I start of with a clear glass piece, which in a sense to me, is what water is, it’s clear. Then I add the colours through the frits, which are various grades of crushed glass. So I go from a powder up to some quite big chunks and I also use enamels and copper oxides and bubble powders to create these effects. Some of the frits are opaque and some are transparent so all these different effects get put onto the waves and they create all these colours. All of them are constantly different because either my mood changes or the weather outside affects the colours I pick. I then cut about a hundred strips of glass that are then placed on top and then add more colours to the glass. All my pieces are hand cut and hand placed so no pieces are ever the same as the process is impossible to repeat identically.

How would you describe your style?
I guess my style is quite organic, I’m quite impulsive and I get excited by things quite easily and I’m quite impatient so I think it’s a little bit reflective in my style and maybe the theme of water helps because it is very random and it’s not organised and not structured and that’s me. The way that I work isn’t like that either so I like to go with the flow, it’s water and I flow with it.

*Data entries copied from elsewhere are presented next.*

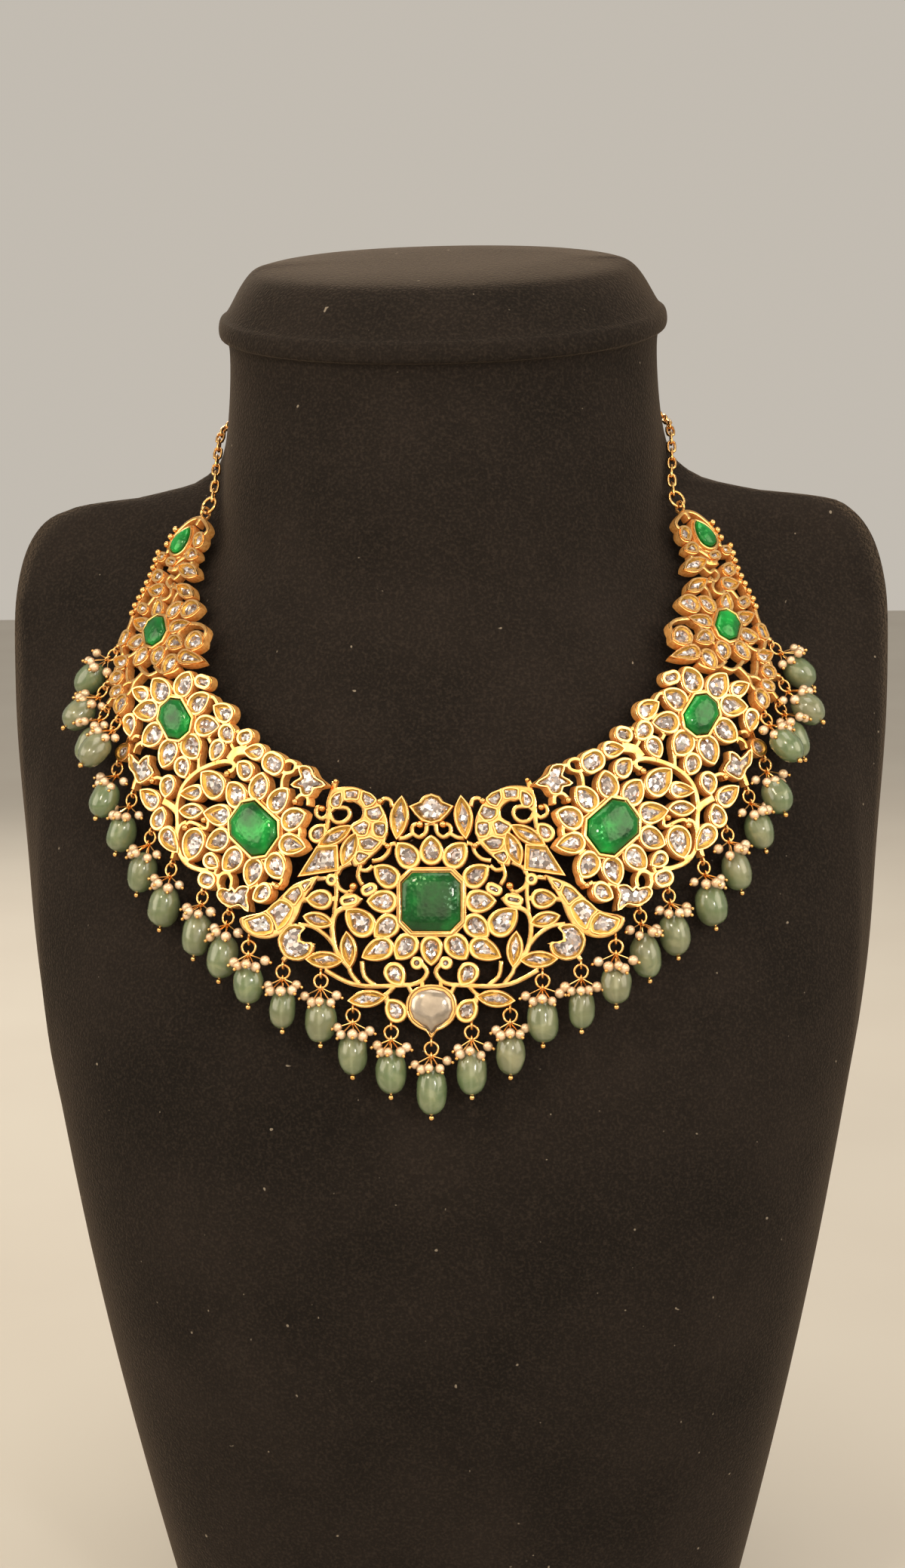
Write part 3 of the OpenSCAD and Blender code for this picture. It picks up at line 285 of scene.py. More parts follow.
# The gold plates: five plates of 22 carat gold, edge to edge, sawn and pierced from sheet, with vine
# wires and seats for the stones. Each is worked on the bench in millimetres, face up, and then put in
# its place; the left ones mirror the right.
def plate_place(origin, pitch, yaw):
    """From the bench in millimetres to the plate's place on the neck in metres."""
    return (Matrix.Translation(Vector(origin) / 1000) @ Matrix.Rotation(math.radians(yaw), 4, "Z")
            @ Matrix.Rotation(math.radians(90 - pitch), 4, "X") @ Matrix.Scale(0.001, 4))


PLACES = {
    "centre": plate_place((0, -57, 200), 14, 0),
    "side": plate_place((39, -49, 214.5), 17.2, 28),
    "upper": plate_place((64.5, -16.5, 254.5), 32, 38),
}
PLATE_NODES = {"centre": "centre_plaque", "side": "side_plaque_right", "upper": "upper_plaque_right"}
MIRROR_X = Matrix.Scale(-1, 4, (1, 0, 0))
# Corners closer than this on the bench are one
BENCH_APART = 0.004
# A level face's normal points up by this at the least, and a wall's at the most
LEVEL_UP, WALL_UP = 0.99, 0.3
# Round of the polished upper edges, and how far a sawn wall's normal may lean towards the face
EDGE_ROUND, SAWN_LEAN = 0.2, 0.2


def top_edges(mesh):
    """Edges where a face that looks up ends over a wall."""
    beside = {}
    for face in mesh.polygons:
        for key in face.edge_keys:
            beside.setdefault(key, []).append(face)
    found = []
    for edge in mesh.edges:
        faces = beside.get(tuple(sorted(edge.vertices)), [])
        if len(faces) != 2:
            continue
        flat, wall = sorted(faces, key=lambda face: -face.normal.z)
        below = wall.center.z < flat.center.z - 0.01
        if flat.normal.z > LEVEL_UP and abs(wall.normal.z) < WALL_UP and below:
            found.append(edge.index)
    return found


def put_in_place(piece, plate, slot, material, *nodes):
    """Moves a piece from the bench to its plate; a right one gets a mirrored left fellow."""
    piece.data.transform(PLACES[plate])
    if plate != "centre":
        left_piece = bpy.data.objects.new(piece.name.replace("right", "left"), piece.data.copy())
        bpy.context.scene.collection.objects.link(left_piece)
        left_piece.data.transform(MIRROR_X)
        left_piece.data.flip_normals()
        declare(left_piece, slot, material, *[node.replace("right", "left") for node in nodes])
    declare(piece, slot, material, *nodes)


# Polished 22 carat gold: a deep warm yellow metal, soft with fine wear that blurs its highlights
gold, tree, shader, place = new_material("polished_gold")
wear = add_node(tree, "ShaderNodeTexNoise", {"Vector": place, "Scale": 420.0, "Detail": 5.0})
tone = add_node(tree, "ShaderNodeValToRGB", {"Fac": wear.outputs["Fac"]})
set_stops(tone, [(0.35, "#E2A860"), (0.65, "#F4C684")])
tree.links.new(tone.outputs["Color"], shader.inputs["Base Color"])
rub = add_node(tree, "ShaderNodeMapRange", {"Value": wear.outputs["Fac"], "To Min": 0.12, "To Max": 0.3})
tree.links.new(rub.outputs["Result"], shader.inputs["Roughness"])
hammer = add_node(tree, "ShaderNodeTexNoise", {"Vector": place, "Scale": 900.0, "Detail": 2.0})
bump = add_node(tree, "ShaderNodeBump", {"Height": hammer.outputs["Fac"], "Strength": 0.35,
                                         "Distance": 0.0001})
tree.links.new(bump.outputs["Normal"], shader.inputs["Normal"])
shader.inputs["Metallic"].default_value = 1.0

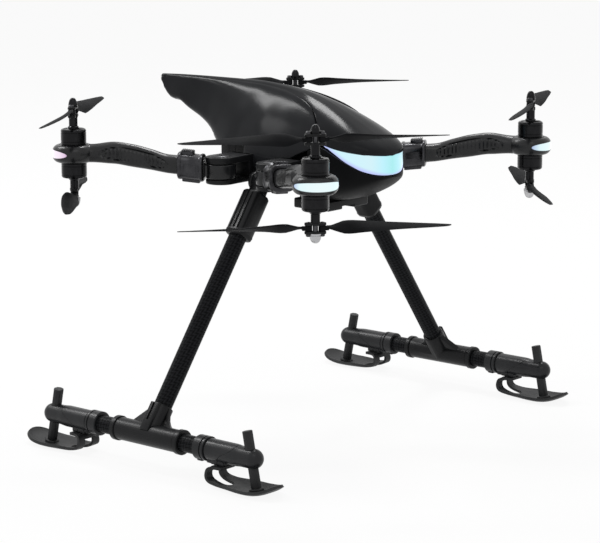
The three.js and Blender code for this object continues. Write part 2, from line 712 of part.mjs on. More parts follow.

What’s next for your glass work?

Where do I start? There’s so much I want to do! I would like to do garden sculptures and public commissions. I guess the next one on my list is I’m hoping to have an exhibition this year and hoping to look at more formed glass and more caster glass and looking at the sea beds and casting some really nice objects which will then be displayed. I’m really looking forward to developing and experimenting with new things in the upcoming years. I still want to follow the sea and the colours that are my passion but I want to create more cast work. I have just won a grant with cultivator that has enabled me to buy a 3D printer so I will be moulding, via a computer programme, these organic sea urchins and then printing them on the 3D printer and then the moulds will be used as casts in order to create these 3D pictures. If I can manage to get what’s in my head created in glass, I will be extremely happy and I know it’s going to be a very exciting but a very long process.